Rose Hall estate begins to lay off sugar workers
Sugar workers are now contemplating their next move for 2018, after they have received letters from the management of the Rose Hall Estate informing them that they are no longer needed for work after December 29, 2017.
Minister of State, Joseph Harmon recently said that the closure of the Rose Hall and Enmore Sugar Estates may take effect next year because systems are not yet in place for the post-shutdown period, however, the management of the estate began informing some workers that their posts will become redundant in the new year.
Field Supervisor in the Fertilising gang, Ramnarine Subramanian told News Room that he received his letter of one month’s notice on Wednesday afternoon titled: “Junior Staff Redundancy Notification”.
“Since I received this letter my brains not functioning…I never expect a day like this today that they can just give you a letter,” he said, pointing out that being laid off will have a major impact on him and his family.
Subramanian worked with the Guyana Sugar Corporation (GuySuCo) for some 15 years.
The letter stated that “the Corporation has given consideration to the option of you continuing in a similar job within the organization. However, there is no suitable vacancy to accommodate you. As such, the Corporation can no longer provide you with regular employment at Rose Hall Estate.”
Subramanian said he takes care of his father and sister and does not know where he will be working in the New Year since no alternative options were offered.

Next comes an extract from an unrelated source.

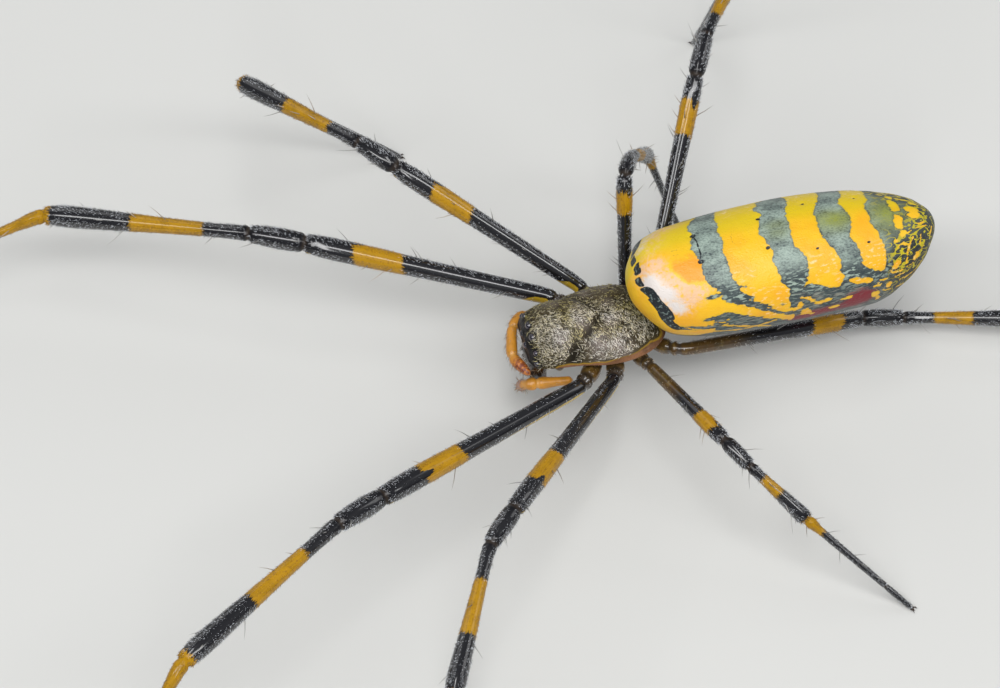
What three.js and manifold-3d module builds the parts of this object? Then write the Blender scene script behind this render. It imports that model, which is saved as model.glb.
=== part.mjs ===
// A female golden silk orb weaver, Trichonephila clavata, life size and standing on its eight feet.
// Millimetres. The spider faces -Y, +X is its left side, +Z is up, and the feet stand on Z = 0.
import * as THREE from 'three';
import { mergeVertices } from 'three/addons/utils/BufferGeometryUtils.js';
import Module from 'manifold-3d';

const wasm = await Module();
wasm.setup();

// Driving dimensions
const GAP = 0.3;                   // between a part and the part that it grows from
const EYE_GAP = 0.08;              // round an eye in its socket
const RIM_Z = 7.4;                 // the carapace's rim over the floor
const CARAPACE_FRONT = -7.8;
const CARAPACE_HALF_WIDTH = 2.65;
const CARAPACE_HEIGHT = 2.0;       // from the rim to the top of the head
const RIM_DEPTH = 0.2;             // the carapace below its rim
const ABDOMEN_START = -1.8;        // the abdomen overhangs the carapace
const ABDOMEN_LENGTH = 18.15;
const ABDOMEN_HALF_WIDTH = 3.71;
const ABDOMEN_AXIS_Z = 10.0;
const ABDOMEN_UP = 0.94;           // the back's height as a share of the half width
const ABDOMEN_DOWN = 0.86;         // the belly is flatter
const LEG_SIDES = 10;
const SPINE_ROOT = 0.26;           // a leg spine's radius at its root, inside the leg
const SPINE_LEAN = 50;             // degrees between a spine and its leg
const SPINE_START = 62;            // degrees round the leg from its top to the first spine
const SPINE_TURN = 137;            // degrees round the leg from one spine to the next
const LEG_CORNER = 0.85;           // how far a bend reaches along the segments that meet in it
const PALP_CORNER = 0.5;
const MIDDLE_EYE = 0.25;           // radii of the eyes
const SIDE_EYE = 0.18;
const EYE_SUNK = 0.35;             // how deep an eye sits, as a share of its radius

const rad = THREE.MathUtils.degToRad;
const vec = (x, y, z) => new THREE.Vector3(x, y, z);

// Smooth value at t through a few [t, value] stations
function smooth(stations, t) {
  const last = stations.length - 1;
  if (t <= stations[0][0]) return stations[0][1];
  if (t >= stations[last][0]) return stations[last][1];
  const i = stations.findIndex((s) => s[0] > t) - 1;
  const slope = (k) => {
    const a = stations[Math.max(k - 1, 0)];
    const b = stations[Math.min(k + 1, last)];
    return (b[1] - a[1]) / (b[0] - a[0]);
  };
  const [t0, v0] = stations[i];
  const [t1, v1] = stations[i + 1];
  const h = t1 - t0;
  const u = (t - t0) / h;
  const u2 = u * u;
  const u3 = u2 * u;
  return v0 * (2 * u3 - 3 * u2 + 1) + slope(i) * h * (u3 - 2 * u2 + u)
    + v1 * (3 * u2 - 2 * u3) + slope(i + 1) * h * (u3 - u2);
}

// A closed solid from a geometry whose shared corners are merged
function solidOf(geometry) {
  const bare = geometry.clone();
  bare.deleteAttribute('normal');
  bare.deleteAttribute('uv');
  const merged = mergeVertices(bare, 1e-4);
  const source = merged.index.array;
  const triangles = [];
  for (let i = 0; i < source.length; i += 3) {
    const [a, b, c] = [source[i], source[i + 1], source[i + 2]];
    if (a !== b && b !== c && c !== a) triangles.push(a, b, c);
  }
  const build = (order) => new wasm.Manifold(new wasm.Mesh({
    numProp: 3,
    vertProperties: new Float32Array(merged.attributes.position.array),
    triVerts: new Uint32Array(order),
  }));
  const solid = build(triangles);
  if (solid.volume() > 0) return solid;
  const turned = [];
  for (let i = 0; i < triangles.length; i += 3) {
    turned.push(triangles[i], triangles[i + 2], triangles[i + 1]);
  }
  return build(turned);
}

// The largest closed surface of a solid
function largest(solid) {
  return solid.decompose().reduce((a, b) => (b.volume() > a.volume() ? b : a));
}

function geometryOf(solid) {
  const { vertProperties, triVerts } = largest(solid).getMesh();
  const geometry = new THREE.BufferGeometry();
  geometry.setAttribute('position', new THREE.BufferAttribute(vertProperties, 3));
  geometry.setIndex(new THREE.BufferAttribute(triVerts, 1));
  geometry.computeVertexNormals();
  return geometry;
}

// A skin of rings, closed by a point at each end. place(ring, angle) gives a ring's corner, and the
// two ends are place(0, null) and place(rings - 1, null).
function ringSkin(rings, sides, place) {
  const profile = [new THREE.Vector2(0, 0)];
  for (let i = 0; i < rings; i += 1) profile.push(new THREE.Vector2(1, i + 1));
  profile.push(new THREE.Vector2(0, rings + 1));
  const geometry = new THREE.LatheGeometry(profile, sides);
  const position = geometry.attributes.position;
  for (let i = 0; i < position.count; i += 1) {
    const row = Math.round(position.getY(i));
    const ring = THREE.MathUtils.clamp(row - 1, 0, rings - 1);
    const step = Math.round(Math.atan2(position.getX(i), position.getZ(i)) / (2 * Math.PI / sides));
    const end = row === 0 || row === rings + 1;
    const point = place(ring, end ? null : (step % sides) * 2 * Math.PI / sides);
    position.setXYZ(i, point.x, point.y, point.z);
  }
  return solidOf(geometry);
}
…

The Estate employs a total of 2,304 workers and the Field Supervisor disclosed that over 1,000 positions would have been made redundant thus far while a few workers will be moved to the Blairmont and Albion Estates.
While the letter alluded to severance pay, he is not sure when he can collect the money or how much will be disbursed.
News Room contacted President Guyana Agricultural and General Union (GAWU), Komal Chand who noted that some persons would have already received their severance pay as the process of making workers redundant is an ongoing process as the Estate wind down its activities.
On Monday, the Guyana Agricultural and General Workers Union (GAWU) and the National Association of Agricultural, Commercial and Industrial Employees (NAACIE) said they have appealed the Acting Chief Justice’s denial of their application to quash the Government’s move to close the East Demerara and Rose Hall Estates.
Chief Justice acting, Roxane George-Wiltshire on November 10, 2017, denied the union’s application to quash the decision to close the estates.
In a statement to the media, the unions contended that the Chief Justice erred in her determination to deny the application adding that they will soon be filing submissions for the Appeal Court to consider the matter expeditiously.
By 2020, GuySuCo aims to reduce sugar production to just three factories and with 10, 000 workers, which would be 6,000 less workers than it currently has. Most of the Corporation’s revenues have gone to pay wages and salaries.